Kafkaesk ist eine inflationäre Bezeichnung. Auf den Film von Wunderkind Ari Aster trifft sie auf schmerzvollste Weise zu. "Beau is Afraid" hat eine Titelfigur, die Kafkas geplagten Protagonisten um nichts nachsteht. Beau Wassermann wird von Aster in eine Serie von Albträumen geschickt, die umso erschreckender sind, je luzider sie sich präsentieren. Im ersten Drittel des dreistündigen Films stolpert die Titelfigur schon in der eigenen Wohnung von einer Katastrophe in die nächste. Draußen vor der Tür wartet reinste Anarchie. Eigentlich will Beau ja nur seine Mutter Mona besuchen. Mit dem Urschmerz der Trennung durch die Geburt beginnt der Film auch. Doch die Reise zum Ursprung seiner psychischen Probleme bringt immer neue Hindernisse für den Unglückspilz. "Joker"-Darsteller Joaquin Phoenix trägt den Leinwand-Trip. Wie Odysseus treibt sein beeindruckend bemitleidenswerter Beau auf dem Meer seiner eigenen Ängste und landet immer wieder auf verwunschenen Inseln. Eine Wandertheatertruppe zeigt ihm in einer animierten Märchensequenz seinen Lebensweg, oder wie dieser hätte sein können. Dabei beweist der Film Schmäh.

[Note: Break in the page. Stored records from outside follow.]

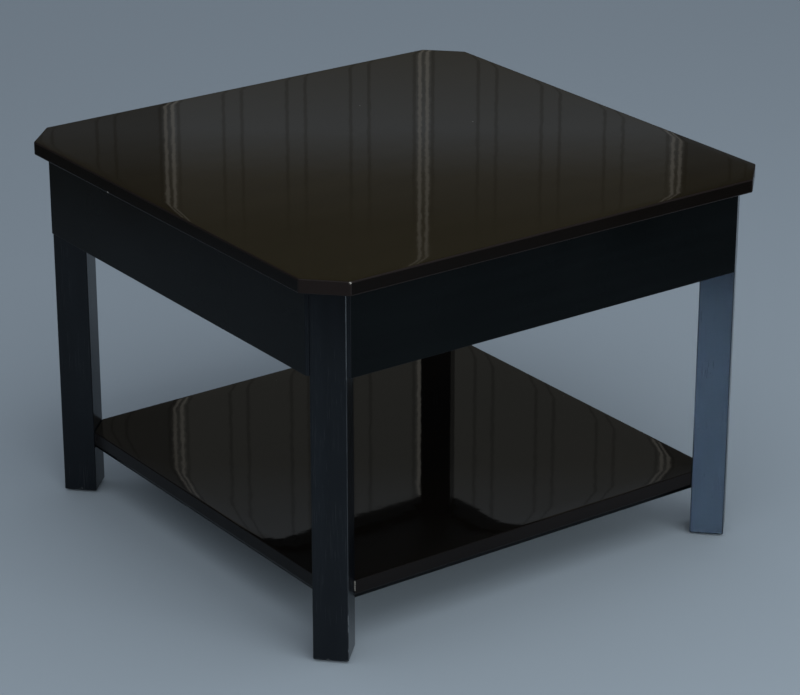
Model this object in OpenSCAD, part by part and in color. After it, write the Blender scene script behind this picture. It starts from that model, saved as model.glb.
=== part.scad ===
// Lift-top coffee table: a square lacquered top with clipped corners on a four-board box,
// four square posts set at 45 degrees, a low shelf, and a parallelogram lift mechanism inside.
// X runs along the front board, the user sits on the -Y side, Z is up and the floor is z = 0.

/* [Overall] */
// Height of the closed table
table_h = 502; // [440:1:560]
// Width and depth of the top panel
top_w = 700; // [640:1:760]
// Thickness of the top panel
top_t = 18; // [16:1:22]
// Length cut off each side of the top at a corner
top_clip = 43; // [35:1:55]
// Gap between the top panel and the box, held open by the bumpers
top_gap = 1.5; // [1:0.5:3]

/* [Box] */
// Outside width and depth of the box
box_w = 670; // [610:1:690]
// Height of the lower edge of the apron boards
apron_z = 375; // [340:1:400]
// Thickness of the apron boards
apron_t = 20; // [18:1:22]
// Width of the bevelled strip of apron beside each leg
apron_strip = 5; // [3:0.5:7]
// Thickness of the storage floor
floor_t = 9; // [6:1:12]
// Thickness of the cleats under the storage floor
cleat_t = 9; // [8:1:12]
// Width of the cleats
cleat_w = 15; // [12:1:18]
// Height of the corner blocks
block_h = 40; // [30:1:46]
// Thickness of the corner blocks behind the legs
block_t = 22; // [18:1:26]

/* [Legs] */
// Side of the square legs
leg_w = 44; // [40:1:48]
// Thickness of the foot glides
glide_t = 2; // [2:0.5:3]
// Radius of the foot glides
glide_r = 13; // [10:1:16]

/* [Shelf] */
// Height of the shelf's upper face
shelf_z = 91; // [80:1:140]
// Thickness of the shelf
shelf_t = 27; // [22:1:30]
// Height of the chamfer under the shelf's sides
chamfer_h = 9; // [5:1:11]
// Depth of the chamfer under the shelf's sides
chamfer_d = 6; // [4:1:8]

/* [Lift mechanism] */
// Length of the arms between pivots
arm_l = 200; // [180:1:210]
// Width of the arms
arm_w = 22; // [20:1:24]
// Thickness of the arms
arm_t = 4; // [3:0.5:5]
// Angle of the arms above the horizontal when closed
arm_rest = 4; // [3:1:6]
// Angle the arms turn through when the top is raised
arm_travel = 121; // [110:1:123]
// Distance of the front base pivot in front of the table's centre
pivot_y = 175; // [160:1:190]
// Height of the front base pivot above the storage floor
pivot_rise = 41; // [38:1:46]
// Distance between the front and rear pivots, front to back
pivot_step = 110; // [100:1:120]
// Drop from the front pivots to the rear pivots
pivot_drop = 26; // [24:1:27]
// Radius of the pivot pins
pin_r = 4; // [3.5:0.5:5]
// Radial running clearance of a bush on its pin
pin_play = 0.05; // [0.02:0.01:0.1]
// Radial clearance at the rear arms' upper pivots
open_play = 0.3; // [0.2:0.1:0.5]
// Thickness of the steel brackets
plate_t = 2.5; // [2:0.5:3]

/* [Hidden] */
$fn = 48;

half_box = box_w / 2;
half_top = top_w / 2;
top_z = table_h - top_t;              // underside of the top panel
box_top = top_z - top_gap;            // upper edge of the aprons and legs
leg_cut = leg_w / sqrt(2);            // plan length of a leg face along X or Y
box_clip = (leg_w + 2 * apron_strip) / sqrt(2);
leg_out = (2 * half_box - box_clip) / sqrt(2);   // leg's outer face from the table's axis
leg_mid = leg_out - leg_w / 2;
leg_in = leg_out - leg_w;
corner_angles = [225, 315, 45, 135];  // front left, front right, back right, back left

// The shelf's sides stand in line with the legs' inner corners
half_shelf = half_box - (box_clip + leg_cut) / 2;
shelf_clip = 2 * half_shelf - leg_in * sqrt(2);
dowel_r = 4;
dowel_l = 24;
dowel_step = 11;                      // dowels to each side of a leg's middle
nail_r = 1.5;                         // nails of the foot glides
nail_l = 12;

floor_z = apron_z + cleat_t;
floor_top = floor_z + floor_t;
fit_gap = 0.5;                        // gap round the loose storage floor
inner = half_box - apron_t;           // inside face of the aprons
cleat_gap = 4;                        // gap between the ends of neighbouring cleats
over = 1;                             // how far a cutting body stands past the face it opens

block_front = leg_in - block_t;
block_screw_r = 2;
block_screw_l = 24;
block_screw_in = 9;                   // depth of the block screws in the aprons
block_screw_u = 96;                   // block screws from the box's side faces
block_screw_step = 10;                // block screws above and below the block's middle
block_bore = 40;                      // length of the driver's bore into a block
bolt_r = 4;
bolt_leg = 28;                        // depth of the hanger bolt in the leg
bolt_tail = 12;
nut_t = 6.5;
nut_r = 7.5;
washer_t = 1.5;
washer_r = 9;

bumper_r = 6;
bumper_x = 200;
bumper_in = 3;

// Side to side, from the apron inwards: base plate, arm between bush flanges, top plate
arm_x = inner - plate_t - 1;          // outer face of the arms
flange_t = 0.8;
flange_r = 9;
bush_r = 6;
top_plate_x = arm_x - arm_t - 1;      // outer face of the top plates
head_t = 1.8;                         // rivet heads
head_r = 8;
shoulder = 1;                         // rivets stand past the arms by this much
top_flange = 20;                      // width of the top brackets' flange
top_plate_y = 2;                      // front end of the top plates
top_plate_back = 30;                  // top plates run past the rear pivot
pin_margin = 13;                      // plate left round a pivot

base_front = [-pivot_y, floor_top + pivot_rise];
base_rear = base_front + [pivot_step, -pivot_drop];
reach = arm_l * [cos(arm_rest), sin(arm_rest)];
top_front = base_front + reach;
top_rear = base_rear + reach;

spring_turns = 6;
spring_r = 8.6;
spring_wire = 1.4;                    // radius of the wire
spring_pitch = 3.0;
spring_len = spring_turns * spring_pitch;
spring_gap = 0.4;                     // between the arm's rivet shoulder and the spring

base_plate_y = [-200, -34];           // front and back ends of the base plates
base_plate_rise = [22, 26];           // plate above the front and rear base pivots
stop_margin = 11;                     // plate left round the stop roller

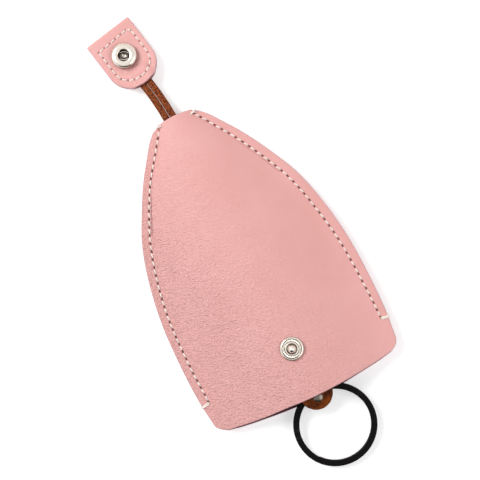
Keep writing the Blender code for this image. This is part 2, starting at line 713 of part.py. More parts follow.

Ari Aster steckt mit seinem jüngsten Werk bis zum Hals in einer alles andere als kathartischen Freud'schen Familienanalyse. Ein wenig mehr von der Klarheit und Kürze einer Kafka-Geschichte hätte dem Film dabei nicht geschadet. Franz ist bekanntlich gern ins Kino gegangen. Ob er wohl an "Beau is Afraid" seine Freude gehabt hätte?